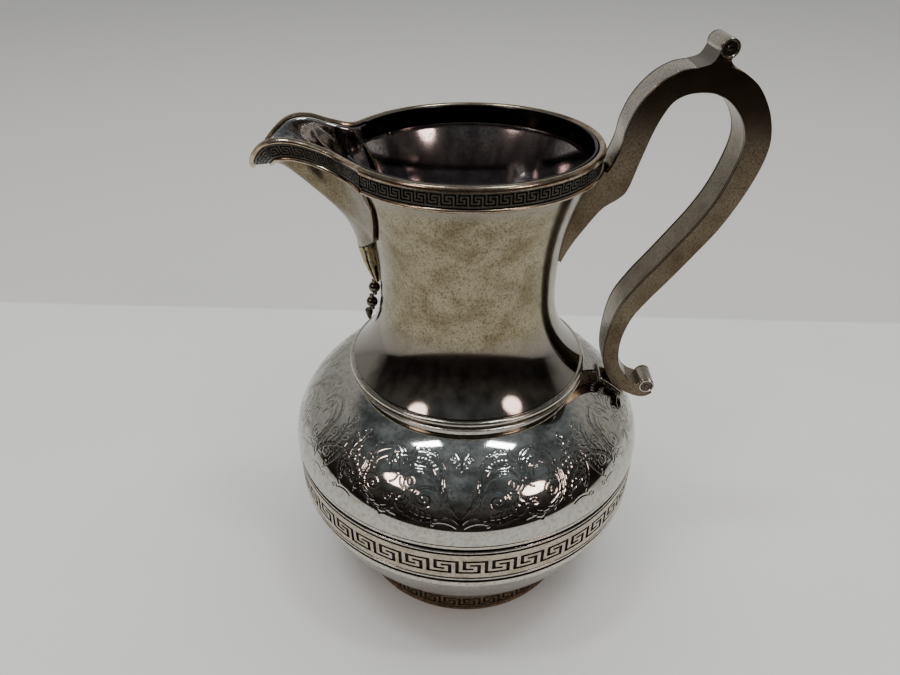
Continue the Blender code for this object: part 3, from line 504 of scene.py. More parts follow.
strokes = [arch, inner_arch, great_scroll, leaf_stem, low_stem, side_stem,
           bow(12.6, 25.4, 27.4, 29.5, 4.6), bow(8.2, 17.2, 22.8, 27.2, 5.0),
           bow(6.4, 12.6, 12.5, 24.0, 2.4), bow(4.6, 8.4, 7.8, 17.4, 1.2),
           curl(16.8, 13.0, 8.6, 1.1, 200, -1.9), curl(16.8, 13.0, 6.6, 2.6, 20, -0.7),
           curl(24.8, 20.5, 3.9, 0.8, 250, 1.4), curl(26.3, 7.0, 3.3, 0.7, 90, -1.4),
           curl(35.6, 30.2, 4.0, 0.8, 130, -1.6), curl(43.2, 13.2, 5.4, 0.9, 30, 1.5),
           bow(33.0, 26.0, 41.0, 33.8, 3.0), bow(41.2, 33.6, 47.6, 19.8, 3.4),
           bow(47.4, 19.4, 40.0, 6.0, 3.1), bow(41.0, 29.2, 44.8, 20.4, 1.8),
           bow(36.4, 22.4, 40.6, 27.6, 1.7), bow(35.0, 17.4, 31.8, 22.6, 1.0),
           curl(57.6, 11.6, 3.6, 0.7, 190, 1.4), curl(54.6, 22.8, 3.3, 0.7, 0, 1.4),
           curl(62.6, 30.8, 4.1, 0.8, 210, -1.5), curl(59.8, 37.2, 2.3, 0.6, 270, 1.2),
           curl(5.0, 36.4, 2.3, 0.6, 300, -1.3), curl(1.9, 32.6, 1.7, 0.5, 100, 1.1),
           bow(0.2, 30.0, 3.6, 39.6, 1.0), bow(0.2, 29.8, 0.4, 37.8, 0.3),
           bow(27.8, 39.4, 33.0, 33.4, -1.5), bow(25.8, 36.8, 30.2, 31.2, -1.2),
           bow(1.0, 1.4, 8.6, 4.4, 1.5), bow(2.0, -0.8, 10.6, 1.2, 1.2),
           curl(11.4, 0.4, 1.9, 0.5, 90, -1.2), bow(28.6, 0.8, 36.0, -0.8, 1.0),
           bow(52.0, 0.4, 60.4, 0.6, 1.4), curl(62.4, 0.2, 1.9, 0.5, 180, -1.2),
           bow(20.4, 29.0, 28.6, 24.0, 1.6), bow(27.0, 16.4, 30.0, 21.6, -1.0)]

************

Every line above should be written out again exactly as it stands.

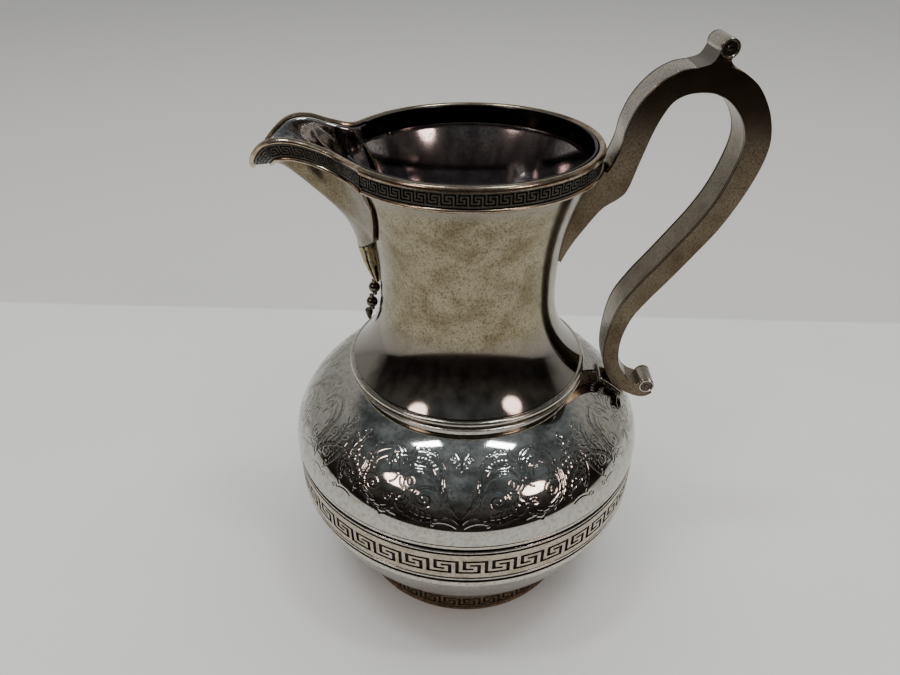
Continue the Blender code for this object: part 3, from line 504 of scene.py. More parts follow.
strokes = [arch, inner_arch, great_scroll, leaf_stem, low_stem, side_stem,
           bow(12.6, 25.4, 27.4, 29.5, 4.6), bow(8.2, 17.2, 22.8, 27.2, 5.0),
           bow(6.4, 12.6, 12.5, 24.0, 2.4), bow(4.6, 8.4, 7.8, 17.4, 1.2),
           curl(16.8, 13.0, 8.6, 1.1, 200, -1.9), curl(16.8, 13.0, 6.6, 2.6, 20, -0.7),
           curl(24.8, 20.5, 3.9, 0.8, 250, 1.4), curl(26.3, 7.0, 3.3, 0.7, 90, -1.4),
           curl(35.6, 30.2, 4.0, 0.8, 130, -1.6), curl(43.2, 13.2, 5.4, 0.9, 30, 1.5),
           bow(33.0, 26.0, 41.0, 33.8, 3.0), bow(41.2, 33.6, 47.6, 19.8, 3.4),
           bow(47.4, 19.4, 40.0, 6.0, 3.1), bow(41.0, 29.2, 44.8, 20.4, 1.8),
           bow(36.4, 22.4, 40.6, 27.6, 1.7), bow(35.0, 17.4, 31.8, 22.6, 1.0),
           curl(57.6, 11.6, 3.6, 0.7, 190, 1.4), curl(54.6, 22.8, 3.3, 0.7, 0, 1.4),
           curl(62.6, 30.8, 4.1, 0.8, 210, -1.5), curl(59.8, 37.2, 2.3, 0.6, 270, 1.2),
           curl(5.0, 36.4, 2.3, 0.6, 300, -1.3), curl(1.9, 32.6, 1.7, 0.5, 100, 1.1),
           bow(0.2, 30.0, 3.6, 39.6, 1.0), bow(0.2, 29.8, 0.4, 37.8, 0.3),
           bow(27.8, 39.4, 33.0, 33.4, -1.5), bow(25.8, 36.8, 30.2, 31.2, -1.2),
           bow(1.0, 1.4, 8.6, 4.4, 1.5), bow(2.0, -0.8, 10.6, 1.2, 1.2),
           curl(11.4, 0.4, 1.9, 0.5, 90, -1.2), bow(28.6, 0.8, 36.0, -0.8, 1.0),
           bow(52.0, 0.4, 60.4, 0.6, 1.4), curl(62.4, 0.2, 1.9, 0.5, 180, -1.2),
           bow(20.4, 29.0, 28.6, 24.0, 1.6), bow(27.0, 16.4, 30.0, 21.6, -1.0)]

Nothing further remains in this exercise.